- Directed by: Abhinav Reddy Danda
- Written by: Abhinav Reddy Danda
- Produced by: Naveen Yerneni Yalamanchili Ravi Shankar
- Starring: Jagadeesh Prathap Bandari Mohana Sree Vennela Kishore Raj Tirandasu
- Cinematography: Vishwanath Reddy Chelumalla
- Edited by: Abhinav Reddy Danda
- Music by: Jay Krish
- Production company: Mythri Movie Makers
- Distributed by: Aha
- Release date: 26 May 2023;
- Running time: 111 minutes
- Country: India
- Language: Telugu

= Sathi Gani Rendu Ekaralu =

2023 Telugu film by Abhinav Dhanda

Sathi Gani Rendu Ekuralu is a 2023 Indian Telugu comedy-drama film written and directed by Abhinav Reddy Danda and produced by Naveen Yerneni and Ravi Shankar. Y under the banner Mythri Movie Makers. The film features Jagadeesh Prathap Bandari, Mohana Sree, Vennela Kishore and Raj Tirandasu in primary roles. Sathi Gani Rendu Ekuralu was premiered on 26 May 2023 on the streaming service Aha.

== Plot ==
In the film "Sathi Gani Rendu Ekaralu," Sathi an auto driver inherits two acres of land, which becomes the focal point of the story. A mix of humor and heartfelt moments ensues as Sathi faces challenges, including his daughter's medical treatment and the sarpanch's interest in his land. Unexpectedly, Sathi discovers uncut diamonds, leading to a journey filled with mystery.

== Soundtrack ==
The film score and soundtrack album of the film is composed by Jay Krish. The music rights were acquired by Lahari Music.
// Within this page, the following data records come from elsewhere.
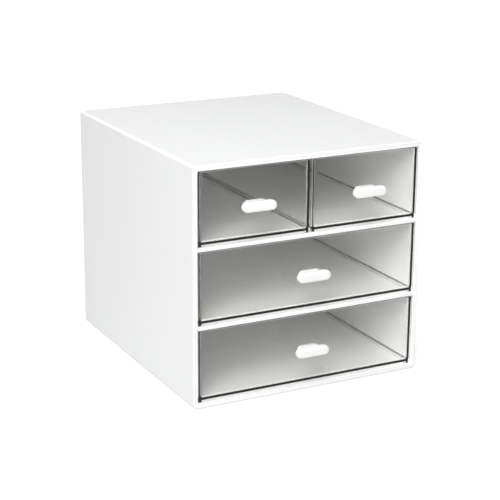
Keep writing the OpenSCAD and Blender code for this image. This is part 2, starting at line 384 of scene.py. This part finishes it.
def foot_rubber(name, value):
    """Soft rubber with a dusty, pebbled skin."""
    material, tree = shader_tree(name)
    place = tree.add("ShaderNodeTexCoord", output="Object")
    pebble = tree.add("ShaderNodeTexVoronoi", {}, {"Vector": place, "Scale": 2200.0})
    dust = tree.noise(place, scale=260.0, detail=4.0)
    tone = tree.blend(dust, scaled(value, 0.88), scaled(value, 1.16))
    bump = tree.add("ShaderNodeBump", {}, {"Strength": 0.5, "Distance": 0.00006, "Height": pebble})
    surface = tree.add(
        "ShaderNodeBsdfPrincipled", {},
        {
            "Base Color": tone, "Roughness": 0.72 + dust * 0.16, "Normal": bump,
            "Specular IOR Level": 0.35,
        },
    )
    tree.add("ShaderNodeOutputMaterial", {}, {"Surface": surface})
    return material


def finish_for(slot):
    """The material of one slot, made once."""
    name = "finish_" + slot
    if name in bpy.data.materials:
        return bpy.data.materials[name]
    finish = bpy.context.scene.cabinet_finish
    if slot == "drawer_clear":
        return clear_plastic(name, finish)
    if slot == "foot_rubber":
        return foot_rubber(name, finish.rubber)
    setting, *looks = WHITES[slot]
    return moulded_plastic(name, getattr(finish, setting), *looks)


# ---------------------------------------------------------------- meshes


def round_rect(x0, x1, y0, y1, radii, steps=CORNER_STEPS):
    """Rounded rectangle, anticlockwise: corners (x1, y0), (x1, y1), (x0, y1), (x0, y0)."""
    corners = ((x1, y0, 1, -1, -90), (x1, y1, 1, 1, 0), (x0, y1, -1, 1, 90), (x0, y0, -1, -1, 180))
    points = []
    for (x, y, side, end, start), radius in zip(corners, radii):
        for step in range(steps + 1):
            turn = math.radians(start + 90 * step / steps)
            points.append((
                x - side * radius + radius * math.cos(turn),
                y - end * radius + radius * math.sin(turn),
            ))
    return points


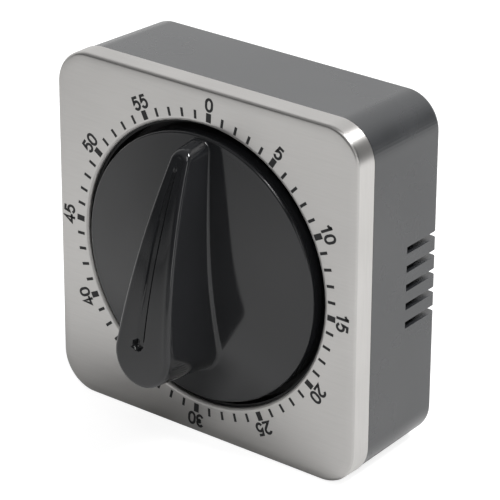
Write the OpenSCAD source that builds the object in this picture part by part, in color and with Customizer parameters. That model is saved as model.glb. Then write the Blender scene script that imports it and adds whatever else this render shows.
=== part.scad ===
// Mechanical kitchen timer: square metal-faced case, twist dial with a wedge grip, wind-up movement, bell.
// Millimetres. X right, Y from the face to the back, Z up. Origin at the middle of the base.

/* [Case] */
// Width and height of the square case
body_w = 72; // [68:1:76]
// Depth from the face to the back wall
case_depth = 26.16; // [25.6:0.1:27.5]
// Corner radius of the metal face
face_corner_r = 7.62; // [6.6:0.1:8.6]
// Radius of the fold between face and rim
fold_r = 1.18; // [0.9:0.05:1.4]
// Sheet thickness of the face
sheet_t = 0.5; // [0.4:0.05:0.6]
// Depth of the metal rim
rim_depth = 4.775; // [4.4:0.1:5.4]
// Diameter of the hole in the face
hole_d = 57.5; // [57:0.25:58.5]
// Radius of the rolled lip round the hole
lip_r = 0.5; // [0.4:0.05:0.6]
// Inset of the plastic shell behind the rim
shell_inset = 0.15; // [0.1:0.05:0.25]
// Draft of the shell at the back, each side
shell_draft = 0.62; // [0.4:0.02:0.9]
// Corner radius of the shell at its back
shell_back_corner_r = 7; // [6.4:0.1:7.4]
// Edge radius round the back
back_edge_r = 0.85; // [0.6:0.05:1]
// Open joint between the metal rim and the shell
rim_joint = 0.2; // [0.15:0.05:0.3]
// Wall of the shell
shell_wall = 1.8; // [1.6:0.1:2]
// Back wall of the shell
back_wall = 2; // [1.8:0.1:2.2]

/* [Sound slots] */
// Height of one slot
slot_h = 1.4; // [1.1:0.1:1.7]
// Spacing of the slots
slot_pitch = 3.83; // [3.5:0.05:4.2]
// Where the slots start behind the face
slot_start = 16.2; // [15.6:0.1:17.5]
// How far the slots run onto the back
slot_back_run = 5.2; // [4.6:0.1:5.6]

/* [Dial] */
// Diameter of the dial
dial_d = 54.1; // [53.5:0.1:54.6]
// Crown height of the dial in front of the face
dial_crown_h = 4.25; // [3.6:0.05:4.6]
// Height of the dial edge in front of the face
dial_edge_h = 1.15; // [0.8:0.05:1.4]
// Rounding of the dial edge
dial_edge_r = 0.5; // [0.4:0.05:0.7]
// Wall of the dial
dial_wall = 1.5; // [1.3:0.1:1.7]
// Depth of the dial skirt behind the face
dial_skirt = 4.2; // [3.8:0.1:4.4]

/* [Grip] */
// Height of the curved front over the face at its highest
grip_h = 18.1; // [17.4:0.1:18.8]
// Radius of the curved front of the grip
grip_arc_r = 118; // [100:1:130]
// Distance of the curve's highest point below the dial centre
grip_apex_drop = 25; // [22:0.5:27]
// Radius of the broad end at the front
grip_end_r = 6.5; // [6:0.05:6.7]
// Distance of the broad end below the dial centre
grip_end_drop = 12.35; // [11.8:0.05:12.8]
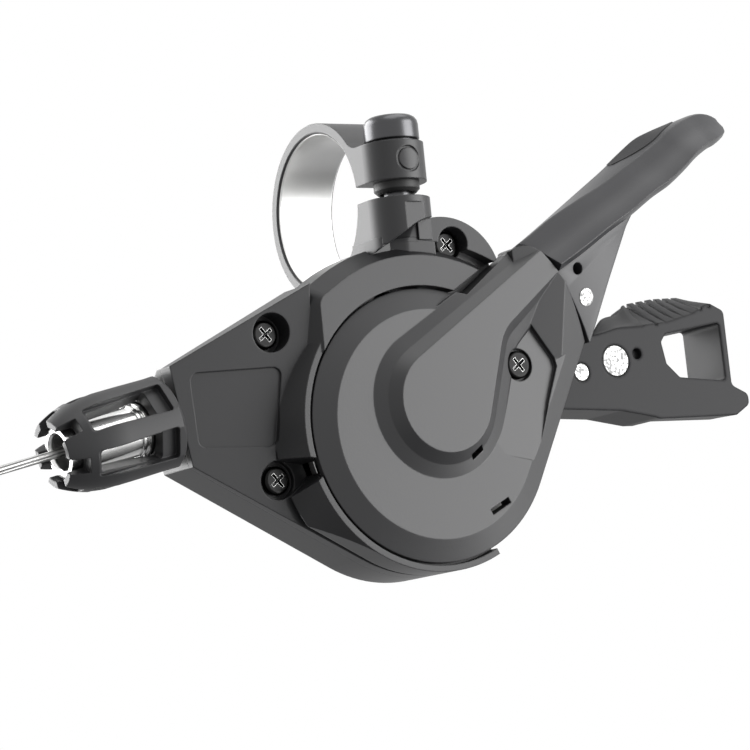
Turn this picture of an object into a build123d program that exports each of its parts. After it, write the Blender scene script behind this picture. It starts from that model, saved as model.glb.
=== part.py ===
from build123d import *
import math
import os

# Right-hand trigger gear shifter for a mountain bike, in millimetres.
# The origin is the centre of the handlebar clamp. +X runs along the handlebar, outboard. +Z runs along the
# clamp bolt, towards its head. -Y is the side of the lever cover. A height is measured from the handlebar's
# axis towards the cover, so a height of 10 lies at Y = -10.

# Mechanism axis, and heights of the layers, each from the one behind it
AXIS_X = 1.5
AXIS_Z = -33.8
BODY_GAP = 0.35
LAYER_GAP = 0.3
FIT_GAP = 0.05
ARM_THICK = 1.2
MAIN_WEB_THICK = 1.3
RELEASE_WEB_THICK = 1.3
BASE_THICK = 1.5
REAR_BACK = 0.5
REAR_FLOOR = 1.5
DRUM_H = REAR_BACK + REAR_FLOOR + 2.0
CABLE_H = DRUM_H + 1.9
DRUM_TOP = CABLE_H + 1.5
SEAM_H = DRUM_TOP + 0.6
RELEASE_ARM_H = SEAM_H + BODY_GAP
BASE_H = RELEASE_ARM_H + ARM_THICK + 0.75
RATCHET_THICK = BASE_H - DRUM_TOP - 0.4
PAWL_THICK = 1.5
PAWL_H = BASE_H - PAWL_THICK - 0.5
MAIN_ARM_H = BASE_H + BASE_THICK + LAYER_GAP
COVER_BACK = MAIN_ARM_H + ARM_THICK + 1.1
ROOF_BACK = COVER_BACK - 0.25
RIM_RISE = 1.0
RIM_H = COVER_BACK + RIM_RISE
FACE_RISE = 1.4
FACE_H = RIM_H + FACE_RISE
RIDGE_RISE = 2.2
RIDGE_H = FACE_H + RIDGE_RISE
PLATEAU_H = FACE_H - 0.9
RIM_BEVEL = 3.2
CASE_WALL = 2.0
ROOM = 150.0

# Handlebar clamp
BAR_R = 11.1
BAND_WALL = 1.7
BAND_WIDTH = 9.6
BAND_EDGE = 0.45
EAR_BOLT_Y = -14.7
EAR_END_UPPER = -14.0
EAR_END_LOWER = -14.3
EAR_GAP_TOP = 1.2
EAR_GAP_BOTTOM = -1.3
EAR_TOP = 6.8
EAR_FILLET = 3.6
EAR_BADGE_R = 1.9
EAR_BADGE_DEPTH = 0.25
LOWER_EAR_BOTTOM = -7.1
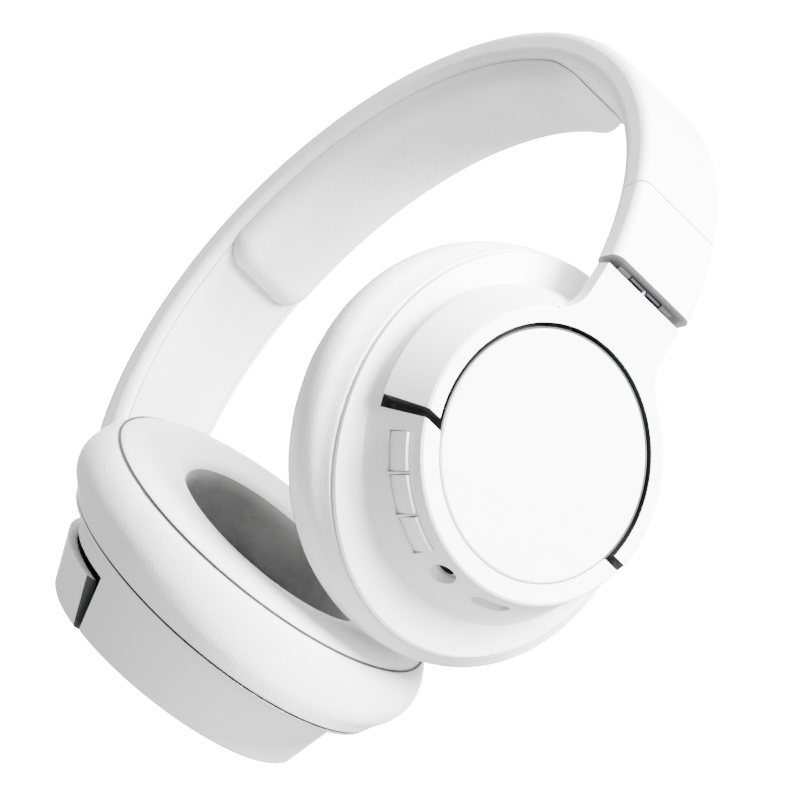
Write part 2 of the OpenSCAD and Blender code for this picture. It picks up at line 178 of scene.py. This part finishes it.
# The Mix node has a socket of each name for every data type; these are the colour ones.
MIX_A, MIX_B, MIX_RESULT = 6, 7, 2
GAP_REACH = 1.8  # mm


def shaded_gaps(m, color, gap_shade):
    """Darkens the colour inside narrow gaps: painted shade, from ambient occlusion."""
    ao = node(m, "ShaderNodeAmbientOcclusion", samples=6, Distance=GAP_REACH * MM)
    shadow = tinted(m, ao.outputs["AO"], (gap_shade, gap_shade, gap_shade * 1.03), (1, 1, 1), 0.12, 0.5)
    mix = node(m, "ShaderNodeMix", data_type="RGBA", blend_type="MULTIPLY")
    mix.inputs["Factor"].default_value = 1.0
    link(m, color, mix.inputs[MIX_A])
    link(m, shadow, mix.inputs[MIX_B])
    return mix.outputs[MIX_RESULT]


def plastic(name, dark, light, low, high, edge=0.35, gap_shade=None):
    """Satin moulded plastic: soft mottling, fine texture, faint rubbed patches, and, if told how
    dark, painted shade in narrow gaps.
    """
    m, bsdf = material(name, light, low, Specular_IOR_Level=0.45)
    broad = noise_of(m, 38, 2)
    fine = noise_of(m, 2600, 2)
    rubbed = noise_of(m, 120, 5, rough=0.65)
    color = tinted(m, broad.outputs["Fac"], dark, light)
    # painted shade: the colour darkens in narrow gaps
    if gap_shade is not None:
        color = shaded_gaps(m, color, gap_shade)
    link(m, color, bsdf.inputs["Base Color"])
    link(m, ranged(m, rubbed.outputs["Fac"], low, high), bsdf.inputs["Roughness"])
    bumps(m, bsdf, [(fine.outputs["Fac"], 0.02, 0.14), (broad.outputs["Fac"], 0.25, 0.06)], edge)
    return m


def leatherette(name, dark, light, low, high):
    """Leatherette: pebbled grain, fine creases, a soft sheen and slightly darker hollows."""
    m, bsdf = material(
        name, light, low, Specular_IOR_Level=0.4, Sheen_Weight=0.12, Sheen_Roughness=0.5)
    coord = node(m, "ShaderNodeTexCoord")
    grain = node(
        m, "ShaderNodeTexVoronoi", feature="DISTANCE_TO_EDGE", Scale=1150.0, Randomness=0.95)
    link(m, coord.outputs["Object"], grain.inputs["Vector"])
    pebble = ranged(m, grain.outputs["Distance"], 0, 1, 0.0, 0.28)
    broad = noise_of(m, 55, 3)
    crease = noise_of(m, 260, 4, stretch=(1, 1, 0.35), rough=0.6)
    link(m, tinted(m, broad.outputs["Fac"], dark, light), bsdf.inputs["Base Color"])
    link(m, ranged(m, crease.outputs["Fac"], low, high), bsdf.inputs["Roughness"])
    bumps(m, bsdf, [
        (pebble, 0.05, 0.5), (crease.outputs["Fac"], 0.25, 0.25), (broad.outputs["Fac"], 0.6, 0.2),
    ])
    return m


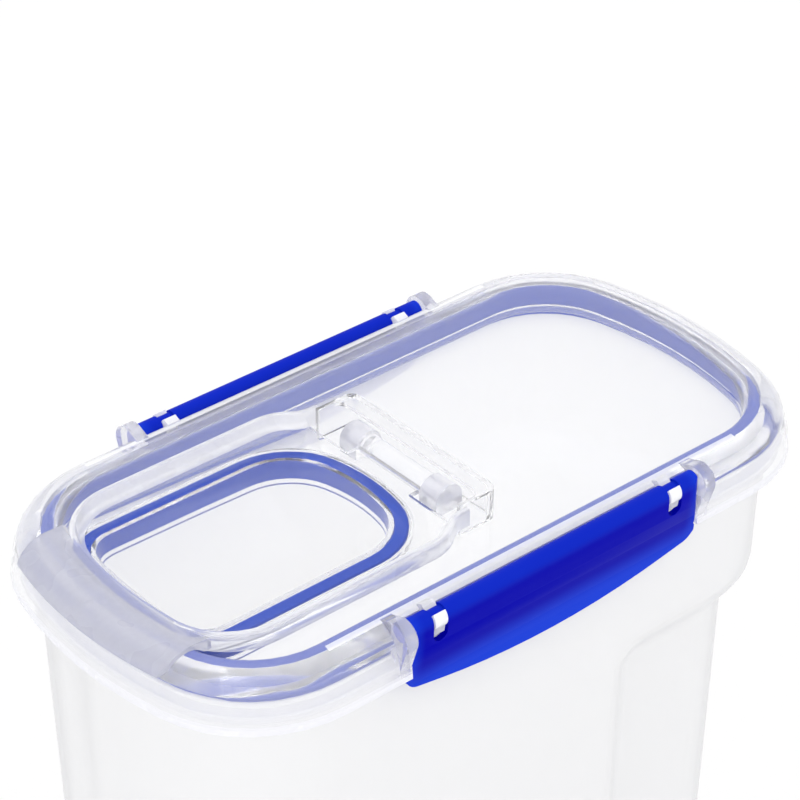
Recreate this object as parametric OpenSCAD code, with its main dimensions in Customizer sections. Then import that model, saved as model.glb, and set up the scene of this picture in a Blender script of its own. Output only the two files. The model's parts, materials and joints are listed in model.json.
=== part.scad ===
// Cereal container with a clipped lid and a flip-up pouring flap, in millimetres.
// +Z is up, +X runs from the pouring end to the grip end, and the origin is the
// centre of the outline at the level of the surface that the container stands on.

/* [Overall] */
// Length over the lid's skirt
lid_l = 237; // [200:1:290]
// Width over the lid's skirt
lid_w = 126.4; // [105:0.2:156]
// Height from the foot to the top of the hinge housing
total_h = 240; // [190:1:300]
// Radius of the four corners, at the skirt's edge
corner_r = 40; // [30:1:46]
// Radius of the bowed short ends, at the skirt's edge
end_bow_r = 140; // [110:1:220]

/* [Tub] */
// Wall thickness of the tub
tub_wall = 1.8; // [1.2:0.1:2.6]
// Draft of the tub's walls, in degrees
tub_draft = 1.3; // [0.5:0.1:2]
// Distance from the skirt's edge in to the tub's wall, below the flange
tub_inset = 7.6; // [7:0.1:9]
// Depth of the hand grip that runs round the rear end
grip_depth = 8.2; // [4:0.1:10]
// Distance from the middle of the tub to the front edge of the grip
grip_x = 31; // [20:1:45]
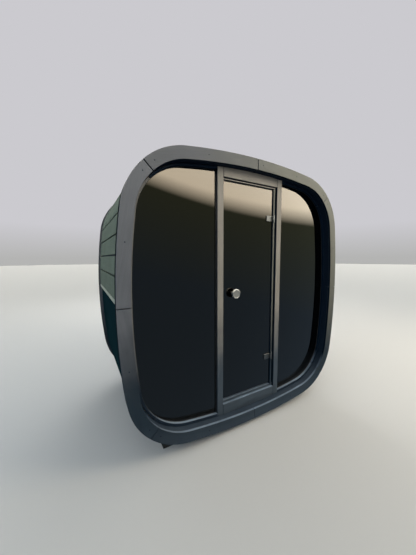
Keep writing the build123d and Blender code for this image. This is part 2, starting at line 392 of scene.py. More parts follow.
def timber(add, colours, high, low=None, yellowed=None, grain_mm=5, contrast=0.14, rough=(0.48, 0.66),
           relief_mm=0.2, dust=0.0, dust_tone=1.0, tones=0.2, gloss=0.25, splash=0.0):
    """Planed spruce under a thin stain: growth lines run along each board, boards differ in tone, the upper
    ones are lighter and the lower ones darker, which is mostly painted shade with a little weathering, dust
    and a painted sky sheen lie on level faces, and rain splashes some against what is close to the ground."""
    lower, upper = (tuple(getattr(colours, stain)) for stain in (low or high, high))
    grain = add("Attribute", out="Vector", attribute_name="grain")
    tone = add("Attribute", out="Fac", attribute_name="tone")
    stretched = add("Mapping", {"Vector": grain, "Scale": (0.03, 1, 1)})
    fine = add("TexNoise", {"Vector": stretched, "Scale": 1 / (grain_mm * mm), "Detail": 3, "Roughness": 0.6})
    # Broader streaks, 15 mm apart
    streak = add("TexNoise", {"Vector": stretched, "Scale": 1 / (15 * mm)})
    cloud = add("TexNoise", {"Vector": grain, "Scale": 4.5, "Detail": 3})
    lines = add("Math", (fine, streak), operation="ADD")
    # Painted light: the right side, lit from the right, takes the upper colour a little lower down
    place = add("TexCoord", out="Object")
    height = add("VectorMath", (place, (0.05, 0, 1)), "Value", operation="DOT_PRODUCT")
    wavy = add("Math", (cloud, 0.5, height), operation="MULTIPLY_ADD")
    # Painted shade: from the low colour near the ground to the high one above, for light that falls off
    # towards the ground
    bleached = add("MapRange", {"Value": wavy, "From Min": 0.7, "From Max": 1.4},
                   interpolation_type="SMOOTHSTEP")
    # Painted warm light on the right side, where the warm light falls
    if yellowed:
        across = add("SeparateXYZ", (place,), "X")
        sunny = add("MapRange", {"Value": across, "From Min": -0.6, "From Max": 0.3})
        upper = add("Mix", {0: sunny, 6: upper, 7: tuple(getattr(colours, yellowed))}, 2, data_type="RGBA")
    body = add("Mix", {0: bleached, 6: lower, 7: upper}, 2, data_type="RGBA")
    lined = add("MapRange", {"Value": lines, "From Min": 0.7, "From Max": 1.3, "To Min": 1 - contrast,
                             "To Max": 1 + contrast})
    toned = add("MapRange", {"Value": tone, "To Min": 1 - tones / 2, "To Max": 1 + tones / 2})
    clouded = add("MapRange", {"Value": cloud, "From Min": 0.3, "From Max": 0.7, "To Min": 0.9,
                               "To Max": 1.08})
    factor = add("Math", (lined, toned), operation="MULTIPLY")
    factor = add("Math", (factor, clouded), operation="MULTIPLY")
    painted = add("VectorMath", {0: body, "Scale": factor}, operation="SCALE")
    # Dust, and a painted sky sheen, on faces that look up
    if dust:
        up = add("SeparateXYZ", (add("NewGeometry", out="Normal"),), "Z")
        dust_and_sheen_share = add("MapRange", {"Value": up, "From Min": 0.35, "From Max": 0.9, "To Max": dust})
        patchy = add("MapRange", {"Value": cloud, "From Min": 0.3, "From Max": 0.6, "To Min": 0.5})
        dust_and_sheen_share = add("Math", (dust_and_sheen_share, patchy), operation="MULTIPLY")
        thrown = add("MapRange", {"Value": height, "From Min": 0.3, "From Max": 0.05, "To Max": splash})
        dust_and_sheen_share = add("Math", (dust_and_sheen_share, thrown), operation="MAXIMUM")
        dust_and_sheen = scaled(colours.dust, dust_tone)
        painted = add("Mix", {0: dust_and_sheen_share, 6: painted, 7: dust_and_sheen}, 2, data_type="RGBA")
    sheen = add("MapRange", {"Value": lines, "From Min": 0.7, "From Max": 1.3, "To Min": rough[0],
                             "To Max": rough[1]})
    bump = add("Bump", {"Height": fine, "Strength": 0.4, "Distance": relief_mm * mm})
    return {"Base Color": painted, "Roughness": sheen, "Normal": bump, "IOR": 1.5,
            "Specular IOR Level": gloss}


def woven_membrane(add, colours):
    """Woven polyethylene sheet over the boards: flat tapes crossing on the diagonal, dull and barely
    glossy."""
    grain = add("Attribute", out="Vector", attribute_name="grain")
    # Real tapes are 2 mm wide, drawn 9 mm wide so that they show
    turn = add("Mapping", {"Vector": grain, "Rotation": (0, 0, math.pi / 4)})
    waves = [add("TexWave", {"Vector": turn, "Scale": 1 / (18 * mm) / 3}, "Fac", bands_direction=way)
             for way in ("X", "Y")]
    weave = add("Math", waves, operation="MAXIMUM")
    cloud = add("TexNoise", {"Vector": grain, "Scale": 3, "Detail": 3})
    body = add("ValToRGB", {"Fac": weave}, stops=((0.2, scaled(colours.membrane, 0.55)),
                                                  (0.9, scaled(colours.membrane, 1.3))))
    patch = add("MapRange", {"Value": cloud, "From Min": 0.3, "From Max": 0.7, "To Min": 0.75, "To Max": 1.2})
    painted = add("VectorMath", {0: body, "Scale": patch}, operation="SCALE")
    sheen = add("MapRange", {"Value": weave, "To Min": 0.95, "To Max": 0.8})
    bump = add("Bump", {"Height": weave, "Strength": 0.6, "Distance": 0.8 * mm})
    return {"Base Color": painted, "Roughness": sheen, "Normal": bump, "IOR": 1.5, "Specular IOR Level": 0.0}


def bronze_glass(add, colours):
    """Toughened float glass, bronze tinted right through: almost black, and a clear warm mirror of what
    it faces."""
    haze = add("TexNoise", {"Vector": add("TexCoord", out="Object"), "Scale": 2.2, "Detail": 4})
    # A faint film of dust and dried drops, a little duller in patches
    film = add("MapRange", {"Value": haze, "From Min": 0.35, "From Max": 0.75, "To Min": 0.005,
                            "To Max": 0.04})
    tint = add("Mix", {0: haze, 6: scaled(colours.glass, 0.85), 7: scaled(colours.glass, 1.15)}, 2,
               data_type="RGBA")
    return {"Base Color": tint, "Roughness": film, "IOR": 1.54, "Transmission Weight": 0.9,
            "Specular Tint": tuple(colours.glint)}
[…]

| No. | Title | Lyrics | Singer(s) | Length |
|---|---|---|---|---|
| 1. | "Chinna Chepanu Pedha Chepa" | Kasarla Shyam Nikhilesh | Jay krish | 3:26 |
| 2. | "Rakita Rakita" | Kasarla Shyam | Jay krish | 3:05 |

== Release and reception ==
Sathi Gani Rendu Ekaralu was premiered on Aha on 26 May 2023.

Shanti Nanisetti of Telangana Today wrote that "It’s difficult to bracket ‘Sathi Gani Rendu Ekaralu’ in a single genre. The movie is one of those low-budget yet high on entertainment ones set in a Telangana village with its endearing dialect, so it is safe to call it an entertainer." Writing for Deccan Chronicle Ajit Andhare opined that "Though the story seems to be complete after a hurried end, the title makes it clear that 'Sathi...' is just the first chapter which is considerably mundane and not a laugh riot as intended." Paul Nicodemus of The Times of India gave a rating of 2.5 out of 5 and wrote that "Director Abhinav Dhanda comes up with a decent Telugu dark comedy, surprisingly, without foul language. However, even though there are several moments in the film which tickle the funny bone, the film could have benefitted from more comedy and better music."